Mnookin was able, in the short term, to introduce both sides to interest based negotiation, which involves both active listening and the management of creating value versus claiming value techniques. Both parties took part in the standard Harvard negotiation program, with some excellent short term results.
The parties spent, in 1998, six days in total to come to a new contract. However, they had spent almost 14 month in communication and in joint sessions prior to the bargaining at the table. "For complex negotiations, with critical conflicts behind the table, this is an appropriate ratio." says Mnookin.
However, 6 years later the symphony negotiating committee shunned additional training in interest based techniques, despite having new members who did not have these skills.
t's new attorney was suspicious of interest based negotiation and had argued in public that collective bargaining was essentially adversarial in nature and that the best deals could only be made when everyone was facing collective disaster.

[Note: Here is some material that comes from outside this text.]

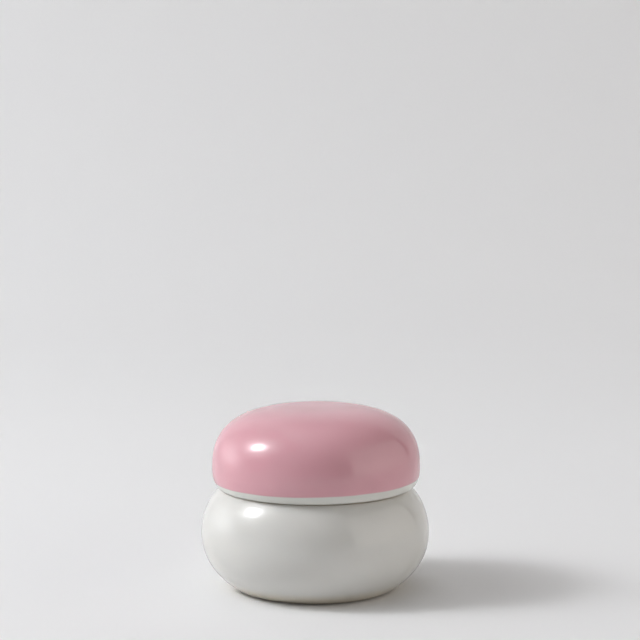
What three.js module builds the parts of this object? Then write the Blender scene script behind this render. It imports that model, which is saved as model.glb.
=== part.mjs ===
// A lidded powder jar of glazed porcelain: a squat, full-bodied jar and a domed lid.
// Both are turned shapes, so each is one closed outline revolved about the upright axis.
// The jar's mouth has a raised collar. The lid's lip passes outside the collar and rests on
// the flat seat round its foot. Millimetres, +Z up, origin on the floor under the axis.
import * as THREE from "three";

// ---- The jar body's outside ----
const BODY_RADIUS = 40; // at the widest line of the belly
const BELLY_HEIGHT = 19.2; // of the widest line above the floor
const SHOULDER_RISE = 16.45; // from the widest line up to the seat for the lid
const SHOULDER_CURVE_RISE = 21.9; // how far the shoulder's curve would rise if not cut at the seat
const SHOULDER_FULLNESS = 4.45; // 2 is an ellipse, more is squarer
const BASE_CURVE_DEPTH = 24.9; // how far the base's curve would go down if not cut above the floor
const BASE_FULLNESS = 2.37;

// ---- The foot and the bowl inside ----
const FOOT_HEIGHT = 0.8; // of the base's edge above the floor
const FOOT_INSET = 1.9; // of the foot ring in from the base's edge
const FOOT_RING_WIDTH = 3.4;
const FOOT_RECESS = 1.4; // of the underside inside the foot ring
const BODY_WALL = 3.2;
const FLOOR_THICKNESS = 3.2;
const BOWL_CORNER_FULLNESS = 5;

// ---- The collar that the lid goes over, and the fit of the two ----
const COLLAR_RISE = 4; // above the seat
const COLLAR_WALL = 2;
const COLLAR_CLEARANCE = 0.6; // between the collar and the inside of the lip, all round
const SEAT_GAP = 0.3; // between the seat and the lip that rests on it
const LIP_OVERHANG = 0.25; // of the flat of the lip beyond the seat's outer edge

// ---- The lid ----
const LIP_WIDTH = 3; // of the flat underneath the lip
const LIP_LAND = 2.4; // height of the upright band inside the lip, which faces the collar
const LID_SWELL = 2.95; // of the lid's widest line beyond the flat of the lip
const LID_WIDEST_RISE = 6.5; // of the lid's widest line above the flat of the lip
const LIP_CURVE_DEPTH = 14.45; // how far the lower flank's curve would go down if not cut at the lip
const LIP_FULLNESS = 4.72;
const CROWN_RISE = 21.3; // of the top above the lid's widest line
const CROWN_FULLNESS = 3.24;
const CROWN_FLATNESS = 2.5;
const LID_WALL = 3;
const LID_TOP_WALL = 3.4;

// ---- Rounded edges ----
const FOOT_ROUND = 0.35;
const FOOT_ROOT_ROUND = 0.3;
const SEAT_ROUND = 0.7;
const COLLAR_ROOT_ROUND = 0.4;
const COLLAR_TOP_ROUND = 0.9;
const LIP_OUTER_ROUND = 2;
const LIP_INNER_ROUND = 0.7;
const LIP_LAND_ROUND = 1.5;

// ---- How finely the curves are cut into flats ----
const FLATS_ROUND = 60;
const FLATS_PER_CURVE = 8;
const FLATS_PER_EDGE = 2;

const SEAT_HEIGHT = BELLY_HEIGHT + SHOULDER_RISE;
const LIP_HEIGHT = SEAT_HEIGHT + SEAT_GAP;

// The radius, at a height off its widest line, of a curve between an ellipse and a rectangle.
function curveRadius(radius, rise, fullness, height, flatness = 2) {
  return radius * (1 - Math.abs(height / rise) ** flatness) ** (1 / fullness);
}

// The height off its widest line at which that curve has come in to the radius r.
function curveHeight(radius, rise, fullness, r, flatness = 2) {
  return rise * (1 - (r / radius) ** fullness) ** (1 / flatness);
}

// Points of that curve from one height off its widest line to another, closer together
// where it turns fastest.
function curvePoints({ radius, rise, fullness, flatness = 2, widest, from, to }) {
  const turn = (height) => Math.sign(height) * Math.asin(Math.abs(height / rise) ** (flatness / 2));
  const points = [];
  for (let i = 0; i <= FLATS_PER_CURVE; i += 1) {
    const angle = turn(from) + (turn(to) - turn(from)) * i / FLATS_PER_CURVE;
    const height = Math.sign(angle) * rise * Math.abs(Math.sin(angle)) ** (2 / flatness);
    points.push(new THREE.Vector2(curveRadius(radius, rise, fullness, height, flatness), widest + height));
  }
  return points;
}

// The arc that rounds off a corner between two straight edges.
function roundedCorner(before, corner, after, radius) {
  const back = before.clone().sub(corner).normalize();
  const on = after.clone().sub(corner).normalize();
  const half = Math.acos(back.dot(on)) / 2;
  const middle = back.clone().add(on).normalize();
  const centre = corner.clone().addScaledVector(middle, radius / Math.sin(half));
  const start = corner.clone().addScaledVector(back, radius / Math.tan(half)).sub(centre);
  const turn = Math.sign(back.cross(on)) * (Math.PI - 2 * half);
  const points = [];
  for (let i = 0; i <= FLATS_PER_EDGE; i += 1) {
    const spoke = start.clone().rotateAround(new THREE.Vector2(), -turn * i / FLATS_PER_EDGE);
    points.push(centre.clone().add(spoke));
  }
  return points;
}

// An outline from runs of points and from corners to be rounded off.
function outline(parts) {
  const nodes = parts.flatMap((part) => (Array.isArray(part) ? part.map((at) => ({ at })) : [part]));
  return nodes.flatMap((node, i) => (
    node.round ? roundedCorner(nodes[i - 1].at, node.at, nodes[i + 1].at, node.round) : [node.at]
  ));
}

function corner(r, height, round) {
  return { at: new THREE.Vector2(r, height), round };
}

function turned(name, profile, material) {
  const geometry = new THREE.LatheGeometry(profile, FLATS_ROUND);
  geometry.rotateX(Math.PI / 2);
  const mesh = new THREE.Mesh(geometry, material);
  mesh.name = name;
  return mesh;
}

const whiteGlaze = new THREE.MeshStandardMaterial({
  name: "white_porcelain",
  color: 0xe6e3dc,
  roughness: 0.12,
  metalness: 0,
});
const pinkGlaze = new THREE.MeshStandardMaterial({
  name: "pink_glaze",
  color: 0xe2a5ae,
  roughness: 0.12,
  metalness: 0,
});

// ---- Sizes that follow from the body's curve at the seat ----
const BASE_RADIUS = curveRadius(BODY_RADIUS, BASE_CURVE_DEPTH, BASE_FULLNESS, BELLY_HEIGHT - FOOT_HEIGHT);
const FOOT_RADIUS = BASE_RADIUS - FOOT_INSET;
const SEAT_RADIUS = curveRadius(BODY_RADIUS, SHOULDER_CURVE_RISE, SHOULDER_FULLNESS, SHOULDER_RISE);
const LIP_RADIUS = SEAT_RADIUS + LIP_OVERHANG;
const LIP_INNER_RADIUS = LIP_RADIUS - LIP_WIDTH;
const COLLAR_RADIUS = LIP_INNER_RADIUS - COLLAR_CLEARANCE;
const MOUTH_RADIUS = COLLAR_RADIUS - COLLAR_WALL;
const LID_RADIUS = LIP_RADIUS + LID_SWELL;

// The jar: up the outside from the foot, over the seat and the collar, and down the bowl.
function jarProfile() {
  const recess = FOOT_RADIUS - FOOT_RING_WIDTH;
  const bowlRadius = BODY_RADIUS - BODY_WALL;
  const bowlCurveRise = SHOULDER_CURVE_RISE - BODY_WALL;
  const bowlTop = curveHeight(bowlRadius, bowlCurveRise, SHOULDER_FULLNESS, MOUTH_RADIUS);
  const bowlDepth = BELLY_HEIGHT - FOOT_RECESS - FLOOR_THICKNESS;
  const collarTop = SEAT_HEIGHT + COLLAR_RISE;
  return outline([
    corner(0, FOOT_RECESS),
    corner(recess, FOOT_RECESS, FOOT_ROUND),
    corner(recess, 0, FOOT_ROUND),
    corner(FOOT_RADIUS, 0, FOOT_ROUND),
    corner(FOOT_RADIUS, FOOT_HEIGHT, FOOT_ROOT_ROUND),
    curvePoints({
      radius: BODY_RADIUS, rise: BASE_CURVE_DEPTH, fullness: BASE_FULLNESS,
      widest: BELLY_HEIGHT, from: FOOT_HEIGHT - BELLY_HEIGHT, to: 0,
    }),
    curvePoints({
      radius: BODY_RADIUS, rise: SHOULDER_CURVE_RISE, fullness: SHOULDER_FULLNESS,
      widest: BELLY_HEIGHT, from: 0, to: SHOULDER_RISE,
    }).slice(1, -1),
    corner(SEAT_RADIUS, SEAT_HEIGHT, SEAT_ROUND),
    corner(COLLAR_RADIUS, SEAT_HEIGHT, COLLAR_ROOT_ROUND),
    corner(COLLAR_RADIUS, collarTop, COLLAR_TOP_ROUND),
    corner(MOUTH_RADIUS, collarTop, COLLAR_TOP_ROUND),
    curvePoints({
      radius: bowlRadius, rise: bowlCurveRise, fullness: SHOULDER_FULLNESS,
      widest: BELLY_HEIGHT, from: bowlTop, to: 0,
    }),
    curvePoints({
      radius: bowlRadius, rise: bowlDepth, fullness: BOWL_CORNER_FULLNESS,
      widest: BELLY_HEIGHT, from: 0, to: -bowlDepth,
    }).slice(1),
  ]);
}

// The lid: down the inside from under the crown, round the lip, and up the outside.
function lidProfile() {
  const widest = LIP_HEIGHT + LID_WIDEST_RISE;
  const innerRadius = LID_RADIUS - LID_WALL;
  const lipOuter = curveRadius(LID_RADIUS, LIP_CURVE_DEPTH, LIP_FULLNESS, LID_WIDEST_RISE);
  const lipRoundTop = widest - LIP_HEIGHT - LIP_OUTER_ROUND;
  return outline([
    curvePoints({
      radius: innerRadius, rise: CROWN_RISE - LID_TOP_WALL, fullness: CROWN_FULLNESS,
      flatness: CROWN_FLATNESS, widest, from: CROWN_RISE - LID_TOP_WALL, to: 0,
    }),
    corner(LIP_INNER_RADIUS, LIP_HEIGHT + LIP_LAND, LIP_LAND_ROUND),
    corner(LIP_INNER_RADIUS, LIP_HEIGHT, LIP_INNER_ROUND),
    corner(lipOuter, LIP_HEIGHT, LIP_OUTER_ROUND),
    curvePoints({
      radius: LID_RADIUS, rise: LIP_CURVE_DEPTH, fullness: LIP_FULLNESS,
      widest, from: -lipRoundTop, to: 0,
    }),
    curvePoints({
      radius: LID_RADIUS, rise: CROWN_RISE, fullness: CROWN_FULLNESS,
      flatness: CROWN_FLATNESS, widest, from: 0, to: CROWN_RISE,
    }).slice(1),
  ]);
}

const powderJar = new THREE.Group();
powderJar.add(turned("jar_body", jarProfile(), whiteGlaze));
powderJar.add(turned("lid", lidProfile(), pinkGlaze));

export default powderJar;
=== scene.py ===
import math
import bpy
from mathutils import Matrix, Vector


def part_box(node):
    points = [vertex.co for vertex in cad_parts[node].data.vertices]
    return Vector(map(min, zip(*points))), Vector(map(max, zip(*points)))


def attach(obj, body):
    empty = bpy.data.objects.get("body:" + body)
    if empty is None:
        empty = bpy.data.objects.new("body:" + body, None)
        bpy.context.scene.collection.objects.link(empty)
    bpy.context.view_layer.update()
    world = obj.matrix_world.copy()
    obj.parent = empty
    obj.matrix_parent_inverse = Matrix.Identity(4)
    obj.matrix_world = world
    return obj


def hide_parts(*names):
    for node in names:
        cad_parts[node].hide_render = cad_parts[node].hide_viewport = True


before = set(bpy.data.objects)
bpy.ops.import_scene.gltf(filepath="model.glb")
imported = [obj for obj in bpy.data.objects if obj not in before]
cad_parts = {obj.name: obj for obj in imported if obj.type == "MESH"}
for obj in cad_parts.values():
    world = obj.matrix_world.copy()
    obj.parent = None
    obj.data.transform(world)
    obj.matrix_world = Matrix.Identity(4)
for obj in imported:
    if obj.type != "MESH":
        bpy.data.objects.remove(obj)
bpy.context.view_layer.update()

# ---------------------------------------------------------------------------
# The camera. A long lens on a stand, a little above the jar, which looks down
# at it so that the lid's top shows as a narrow ellipse. It stands a hair to
# the right of the jar's axis and well back, so the jar is small and low.
# ---------------------------------------------------------------------------
CAMERA_DISTANCE = 0.8462  # from a point on the jar's axis at the sight height
CAMERA_ELEVATION = math.radians(12.466)
CAMERA_TILT = math.radians(7.546)  # of the lens below the horizontal
CAMERA_ASIDE = 0.00171
CAMERA_SIGHT_HEIGHT = 0.0211
LENS_MM, SENSOR_MM = 135, 36
camera_data = bpy.data.cameras.new("camera")
camera_data.lens = LENS_MM
camera_data.sensor_width = SENSOR_MM
camera_data.clip_start = 0.05
camera_data.clip_end = 20
camera = bpy.data.objects.new("camera", camera_data)
camera.location = (
    CAMERA_ASIDE,
    -CAMERA_DISTANCE * math.cos(CAMERA_ELEVATION),
    CAMERA_SIGHT_HEIGHT + CAMERA_DISTANCE * math.sin(CAMERA_ELEVATION),
)
camera.rotation_euler = (math.pi / 2 - CAMERA_TILT, 0, 0)
bpy.context.scene.collection.objects.link(camera)
bpy.context.scene.camera = camera
bpy.context.scene.view_settings.view_transform = "Standard"


# ---------------------------------------------------------------------------
# The table and the backdrop: one sheet of matt white paper. It lies flat
# under the jar, bends up behind it in a wide sweep, and ends at a top edge.
# ---------------------------------------------------------------------------
def linear(code):
    """The linear colour of an sRGB hex code such as "e8a0aa", with alpha 1."""
    parts = [int(code[i:i + 2], 16) / 255 for i in (0, 2, 4)]
    return (*[c / 12.92 if c <= 0.04045 else ((c + 0.055) / 1.055) ** 2.4 for c in parts], 1.0)


def add_node(tree, kind, inputs=None, **settings):
    """Adds a node. inputs maps its sockets to a value to set or to a socket to link from."""
    node = tree.nodes.new(kind)
    for key, value in settings.items():
        setattr(node, key, value)
    for key, value in (inputs or {}).items():
        if isinstance(value, bpy.types.NodeSocket):
            tree.links.new(value, node.inputs[key])
        else:
            node.inputs[key].default_value = value
    return node


def new_material(name, **shader):
    """A material with a Principled shader, and its tree, shader and object coordinates."""
    material = bpy.data.materials.new(name)
    material.use_nodes = True
    tree = material.node_tree
    surface = tree.nodes["Principled BSDF"]
    for socket, value in shader.items():
        surface.inputs[socket.replace("_", " ").title().replace("Ior", "IOR")].default_value = value
    where = add_node(tree, "ShaderNodeTexCoord").outputs["Object"]
    return material, tree, surface, where


def link_object(name, mesh):
    piece = bpy.data.objects.new(name, mesh)
    bpy.context.scene.collection.objects.link(piece)
    return piece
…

Interestingly, the former management representative, Pastreich summarizes the value of interest based negotiation best:
"The greatest value of adversarial negotiation might be the opportunity it gives musicians to express anger and frustration accumulated during 3 years of doing a job that, by its very nature, allows them relatively little control over their working lives, while the greatest value of interest based bargaining might be the opportunity it gives musicians to work with managers and board members at solving problems in an atmosphere of teamwork and cooperation."
The parties did not make the necessary long term commitment to interest based negotiation, so reverted to the ordinary form of collective bargaining - a process which favours the ill prepared, but obstinate negotiator.
Franchise relations are not going to change overnight, but many franchisee associations, franchisors, and counsel can learn a great deal from Mnookin's book on negotiation.
Finally, the thoughtful exercises Mnookin prescribes in managing the (6) traps are worth reviewing to see which could be employed in your franchise system.